Task description:
Restate all of the data exactly.

>> Start Extracted information

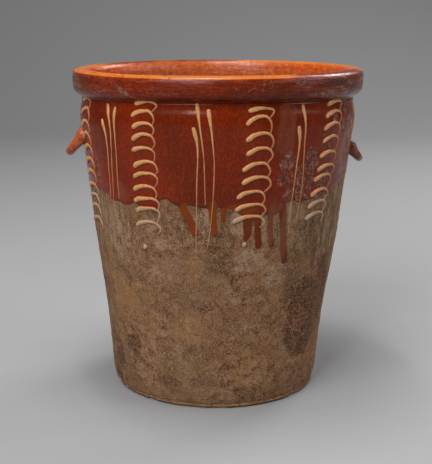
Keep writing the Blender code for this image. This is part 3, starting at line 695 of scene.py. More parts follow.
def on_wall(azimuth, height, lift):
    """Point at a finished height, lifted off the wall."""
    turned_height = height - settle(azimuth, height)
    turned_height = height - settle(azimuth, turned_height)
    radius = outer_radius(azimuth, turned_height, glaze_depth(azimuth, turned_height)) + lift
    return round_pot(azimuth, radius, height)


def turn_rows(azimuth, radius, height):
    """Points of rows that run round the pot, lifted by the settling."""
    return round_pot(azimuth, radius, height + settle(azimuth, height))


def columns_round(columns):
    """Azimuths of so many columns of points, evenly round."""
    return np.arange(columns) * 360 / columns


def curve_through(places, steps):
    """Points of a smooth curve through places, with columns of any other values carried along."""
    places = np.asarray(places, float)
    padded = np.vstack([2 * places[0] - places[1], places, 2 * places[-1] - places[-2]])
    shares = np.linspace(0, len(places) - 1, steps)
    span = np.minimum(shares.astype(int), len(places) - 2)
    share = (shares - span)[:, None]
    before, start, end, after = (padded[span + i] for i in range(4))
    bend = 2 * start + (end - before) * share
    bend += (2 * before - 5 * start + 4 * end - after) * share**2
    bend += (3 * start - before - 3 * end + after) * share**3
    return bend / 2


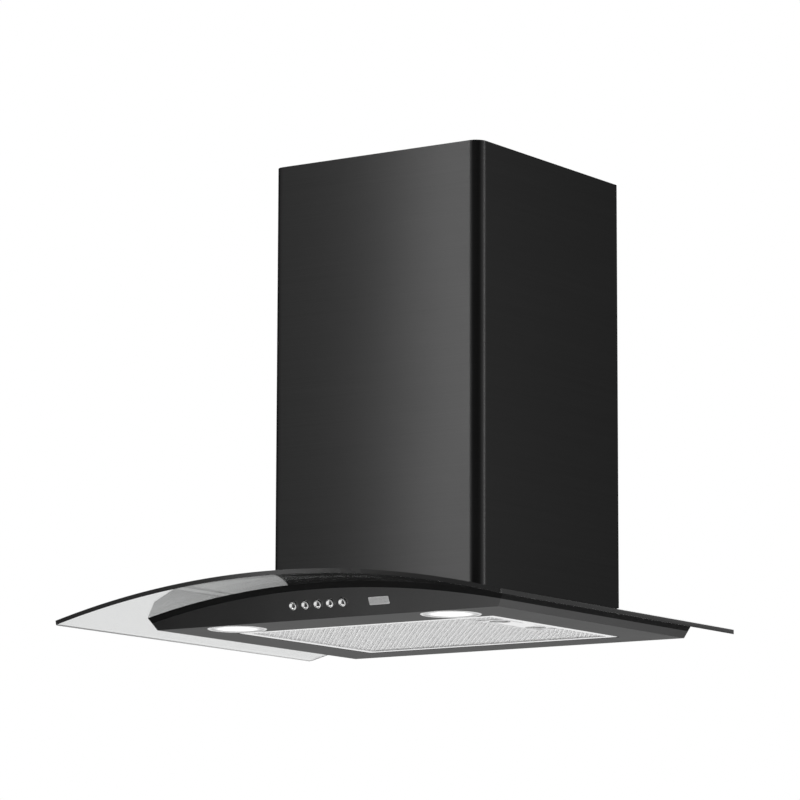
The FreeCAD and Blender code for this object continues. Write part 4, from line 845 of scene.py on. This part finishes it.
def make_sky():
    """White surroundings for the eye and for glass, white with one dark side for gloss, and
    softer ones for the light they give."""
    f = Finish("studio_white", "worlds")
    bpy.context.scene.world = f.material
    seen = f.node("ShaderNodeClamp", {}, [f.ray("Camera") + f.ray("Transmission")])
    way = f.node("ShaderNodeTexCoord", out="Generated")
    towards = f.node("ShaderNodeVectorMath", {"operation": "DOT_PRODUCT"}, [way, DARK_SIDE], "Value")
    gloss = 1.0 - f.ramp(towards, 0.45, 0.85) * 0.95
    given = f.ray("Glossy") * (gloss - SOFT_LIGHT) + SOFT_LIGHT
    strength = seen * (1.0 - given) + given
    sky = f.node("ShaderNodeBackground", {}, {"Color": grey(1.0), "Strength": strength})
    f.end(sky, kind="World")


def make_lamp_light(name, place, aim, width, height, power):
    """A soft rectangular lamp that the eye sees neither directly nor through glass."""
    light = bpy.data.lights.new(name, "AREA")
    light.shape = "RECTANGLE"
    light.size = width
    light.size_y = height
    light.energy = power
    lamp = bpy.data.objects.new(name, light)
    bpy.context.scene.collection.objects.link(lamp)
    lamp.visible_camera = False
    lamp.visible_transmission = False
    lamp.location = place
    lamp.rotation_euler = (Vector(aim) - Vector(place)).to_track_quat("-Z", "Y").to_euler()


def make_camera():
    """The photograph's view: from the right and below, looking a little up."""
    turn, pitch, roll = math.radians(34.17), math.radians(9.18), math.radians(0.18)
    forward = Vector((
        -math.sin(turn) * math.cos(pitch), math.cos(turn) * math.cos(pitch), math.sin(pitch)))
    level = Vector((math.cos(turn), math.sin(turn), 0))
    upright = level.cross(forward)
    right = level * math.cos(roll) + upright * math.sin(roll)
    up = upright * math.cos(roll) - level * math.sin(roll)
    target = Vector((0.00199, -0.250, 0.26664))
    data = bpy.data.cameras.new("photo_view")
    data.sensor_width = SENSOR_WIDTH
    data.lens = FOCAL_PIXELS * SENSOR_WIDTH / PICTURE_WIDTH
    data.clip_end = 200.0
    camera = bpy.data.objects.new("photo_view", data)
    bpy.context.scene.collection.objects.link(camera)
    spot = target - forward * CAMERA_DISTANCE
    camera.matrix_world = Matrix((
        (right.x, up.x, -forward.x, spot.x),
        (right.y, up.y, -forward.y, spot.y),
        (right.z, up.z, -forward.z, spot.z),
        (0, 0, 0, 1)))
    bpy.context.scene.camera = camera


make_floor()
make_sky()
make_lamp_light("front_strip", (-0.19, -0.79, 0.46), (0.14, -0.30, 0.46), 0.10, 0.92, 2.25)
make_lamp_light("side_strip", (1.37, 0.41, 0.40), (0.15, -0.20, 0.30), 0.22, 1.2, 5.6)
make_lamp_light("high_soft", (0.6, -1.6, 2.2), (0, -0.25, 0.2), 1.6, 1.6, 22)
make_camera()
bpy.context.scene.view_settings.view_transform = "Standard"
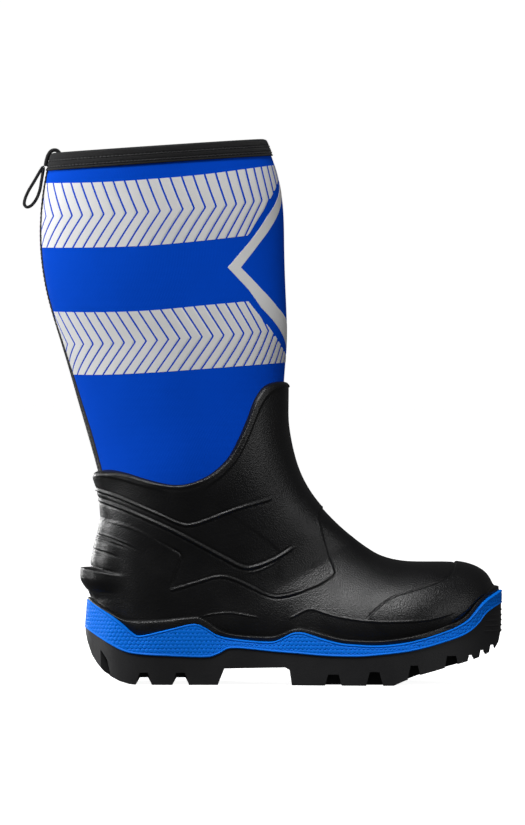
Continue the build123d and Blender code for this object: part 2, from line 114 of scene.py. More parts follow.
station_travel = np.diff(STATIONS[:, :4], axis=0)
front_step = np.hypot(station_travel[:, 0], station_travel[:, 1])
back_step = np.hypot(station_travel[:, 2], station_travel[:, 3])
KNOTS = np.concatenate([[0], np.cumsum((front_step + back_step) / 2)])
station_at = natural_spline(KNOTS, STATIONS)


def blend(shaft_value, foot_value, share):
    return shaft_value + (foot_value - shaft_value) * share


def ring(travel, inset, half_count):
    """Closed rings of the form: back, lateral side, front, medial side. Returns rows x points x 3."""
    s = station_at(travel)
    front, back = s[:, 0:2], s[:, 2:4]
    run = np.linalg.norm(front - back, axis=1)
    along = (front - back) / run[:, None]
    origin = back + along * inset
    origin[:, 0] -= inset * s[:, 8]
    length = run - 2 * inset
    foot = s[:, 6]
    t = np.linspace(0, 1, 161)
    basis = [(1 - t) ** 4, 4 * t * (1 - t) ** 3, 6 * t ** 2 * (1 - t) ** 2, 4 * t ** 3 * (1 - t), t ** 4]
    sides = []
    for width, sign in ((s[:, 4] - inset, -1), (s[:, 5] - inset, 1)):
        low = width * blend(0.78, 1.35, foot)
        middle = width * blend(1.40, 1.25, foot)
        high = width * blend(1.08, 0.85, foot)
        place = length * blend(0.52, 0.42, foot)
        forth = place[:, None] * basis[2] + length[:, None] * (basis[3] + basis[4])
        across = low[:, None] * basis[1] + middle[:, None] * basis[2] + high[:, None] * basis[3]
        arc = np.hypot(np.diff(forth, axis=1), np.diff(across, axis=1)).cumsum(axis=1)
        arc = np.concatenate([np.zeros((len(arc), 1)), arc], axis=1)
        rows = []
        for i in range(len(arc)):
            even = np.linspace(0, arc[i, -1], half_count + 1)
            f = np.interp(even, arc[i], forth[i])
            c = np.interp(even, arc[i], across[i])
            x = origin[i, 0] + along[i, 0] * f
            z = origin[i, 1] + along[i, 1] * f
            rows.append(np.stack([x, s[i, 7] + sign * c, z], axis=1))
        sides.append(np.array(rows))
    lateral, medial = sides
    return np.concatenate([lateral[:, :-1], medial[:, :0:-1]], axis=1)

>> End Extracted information

Task response:
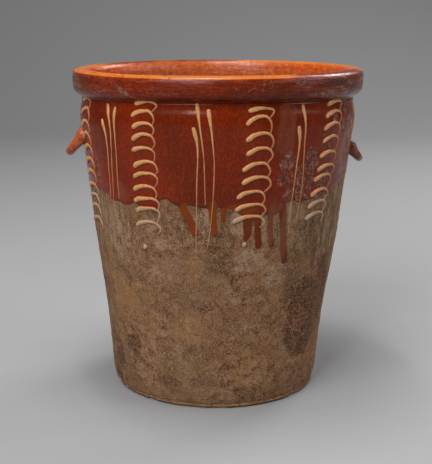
Keep writing the Blender code for this image. This is part 3, starting at line 695 of scene.py. More parts follow.
def on_wall(azimuth, height, lift):
    """Point at a finished height, lifted off the wall."""
    turned_height = height - settle(azimuth, height)
    turned_height = height - settle(azimuth, turned_height)
    radius = outer_radius(azimuth, turned_height, glaze_depth(azimuth, turned_height)) + lift
    return round_pot(azimuth, radius, height)


def turn_rows(azimuth, radius, height):
    """Points of rows that run round the pot, lifted by the settling."""
    return round_pot(azimuth, radius, height + settle(azimuth, height))


def columns_round(columns):
    """Azimuths of so many columns of points, evenly round."""
    return np.arange(columns) * 360 / columns


def curve_through(places, steps):
    """Points of a smooth curve through places, with columns of any other values carried along."""
    places = np.asarray(places, float)
    padded = np.vstack([2 * places[0] - places[1], places, 2 * places[-1] - places[-2]])
    shares = np.linspace(0, len(places) - 1, steps)
    span = np.minimum(shares.astype(int), len(places) - 2)
    share = (shares - span)[:, None]
    before, start, end, after = (padded[span + i] for i in range(4))
    bend = 2 * start + (end - before) * share
    bend += (2 * before - 5 * start + 4 * end - after) * share**2
    bend += (3 * start - before - 3 * end + after) * share**3
    return bend / 2


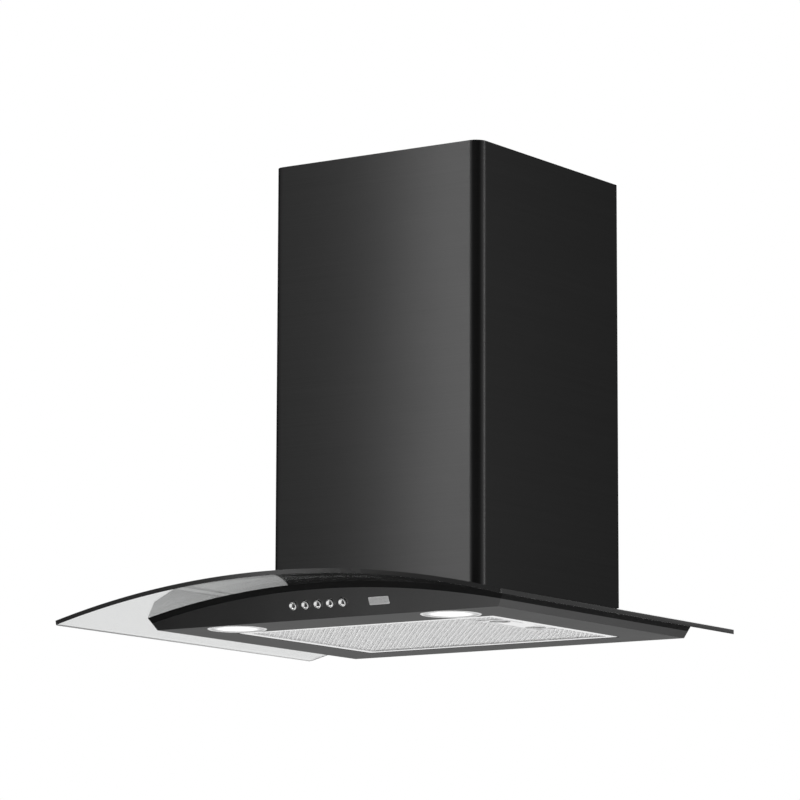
The FreeCAD and Blender code for this object continues. Write part 4, from line 845 of scene.py on. This part finishes it.
def make_sky():
    """White surroundings for the eye and for glass, white with one dark side for gloss, and
    softer ones for the light they give."""
    f = Finish("studio_white", "worlds")
    bpy.context.scene.world = f.material
    seen = f.node("ShaderNodeClamp", {}, [f.ray("Camera") + f.ray("Transmission")])
    way = f.node("ShaderNodeTexCoord", out="Generated")
    towards = f.node("ShaderNodeVectorMath", {"operation": "DOT_PRODUCT"}, [way, DARK_SIDE], "Value")
    gloss = 1.0 - f.ramp(towards, 0.45, 0.85) * 0.95
    given = f.ray("Glossy") * (gloss - SOFT_LIGHT) + SOFT_LIGHT
    strength = seen * (1.0 - given) + given
    sky = f.node("ShaderNodeBackground", {}, {"Color": grey(1.0), "Strength": strength})
    f.end(sky, kind="World")


def make_lamp_light(name, place, aim, width, height, power):
    """A soft rectangular lamp that the eye sees neither directly nor through glass."""
    light = bpy.data.lights.new(name, "AREA")
    light.shape = "RECTANGLE"
    light.size = width
    light.size_y = height
    light.energy = power
    lamp = bpy.data.objects.new(name, light)
    bpy.context.scene.collection.objects.link(lamp)
    lamp.visible_camera = False
    lamp.visible_transmission = False
    lamp.location = place
    lamp.rotation_euler = (Vector(aim) - Vector(place)).to_track_quat("-Z", "Y").to_euler()


def make_camera():
    """The photograph's view: from the right and below, looking a little up."""
    turn, pitch, roll = math.radians(34.17), math.radians(9.18), math.radians(0.18)
    forward = Vector((
        -math.sin(turn) * math.cos(pitch), math.cos(turn) * math.cos(pitch), math.sin(pitch)))
    level = Vector((math.cos(turn), math.sin(turn), 0))
    upright = level.cross(forward)
    right = level * math.cos(roll) + upright * math.sin(roll)
    up = upright * math.cos(roll) - level * math.sin(roll)
    target = Vector((0.00199, -0.250, 0.26664))
    data = bpy.data.cameras.new("photo_view")
    data.sensor_width = SENSOR_WIDTH
    data.lens = FOCAL_PIXELS * SENSOR_WIDTH / PICTURE_WIDTH
    data.clip_end = 200.0
    camera = bpy.data.objects.new("photo_view", data)
    bpy.context.scene.collection.objects.link(camera)
    spot = target - forward * CAMERA_DISTANCE
    camera.matrix_world = Matrix((
        (right.x, up.x, -forward.x, spot.x),
        (right.y, up.y, -forward.y, spot.y),
        (right.z, up.z, -forward.z, spot.z),
        (0, 0, 0, 1)))
    bpy.context.scene.camera = camera


make_floor()
make_sky()
make_lamp_light("front_strip", (-0.19, -0.79, 0.46), (0.14, -0.30, 0.46), 0.10, 0.92, 2.25)
make_lamp_light("side_strip", (1.37, 0.41, 0.40), (0.15, -0.20, 0.30), 0.22, 1.2, 5.6)
make_lamp_light("high_soft", (0.6, -1.6, 2.2), (0, -0.25, 0.2), 1.6, 1.6, 22)
make_camera()
bpy.context.scene.view_settings.view_transform = "Standard"
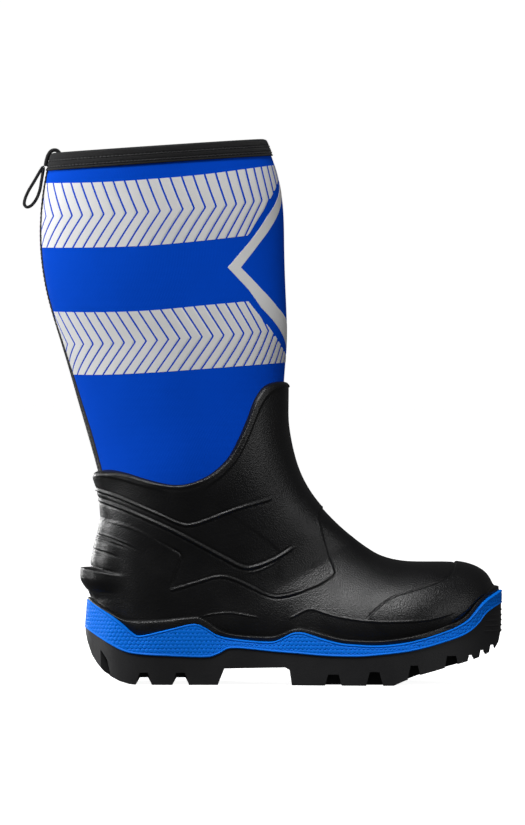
Continue the build123d and Blender code for this object: part 2, from line 114 of scene.py. More parts follow.
station_travel = np.diff(STATIONS[:, :4], axis=0)
front_step = np.hypot(station_travel[:, 0], station_travel[:, 1])
back_step = np.hypot(station_travel[:, 2], station_travel[:, 3])
KNOTS = np.concatenate([[0], np.cumsum((front_step + back_step) / 2)])
station_at = natural_spline(KNOTS, STATIONS)


def blend(shaft_value, foot_value, share):
    return shaft_value + (foot_value - shaft_value) * share


def ring(travel, inset, half_count):
    """Closed rings of the form: back, lateral side, front, medial side. Returns rows x points x 3."""
    s = station_at(travel)
    front, back = s[:, 0:2], s[:, 2:4]
    run = np.linalg.norm(front - back, axis=1)
    along = (front - back) / run[:, None]
    origin = back + along * inset
    origin[:, 0] -= inset * s[:, 8]
    length = run - 2 * inset
    foot = s[:, 6]
    t = np.linspace(0, 1, 161)
    basis = [(1 - t) ** 4, 4 * t * (1 - t) ** 3, 6 * t ** 2 * (1 - t) ** 2, 4 * t ** 3 * (1 - t), t ** 4]
    sides = []
    for width, sign in ((s[:, 4] - inset, -1), (s[:, 5] - inset, 1)):
        low = width * blend(0.78, 1.35, foot)
        middle = width * blend(1.40, 1.25, foot)
        high = width * blend(1.08, 0.85, foot)
        place = length * blend(0.52, 0.42, foot)
        forth = place[:, None] * basis[2] + length[:, None] * (basis[3] + basis[4])
        across = low[:, None] * basis[1] + middle[:, None] * basis[2] + high[:, None] * basis[3]
        arc = np.hypot(np.diff(forth, axis=1), np.diff(across, axis=1)).cumsum(axis=1)
        arc = np.concatenate([np.zeros((len(arc), 1)), arc], axis=1)
        rows = []
        for i in range(len(arc)):
            even = np.linspace(0, arc[i, -1], half_count + 1)
            f = np.interp(even, arc[i], forth[i])
            c = np.interp(even, arc[i], across[i])
            x = origin[i, 0] + along[i, 0] * f
            z = origin[i, 1] + along[i, 1] * f
            rows.append(np.stack([x, s[i, 7] + sign * c, z], axis=1))
        sides.append(np.array(rows))
    lateral, medial = sides
    return np.concatenate([lateral[:, :-1], medial[:, :0:-1]], axis=1)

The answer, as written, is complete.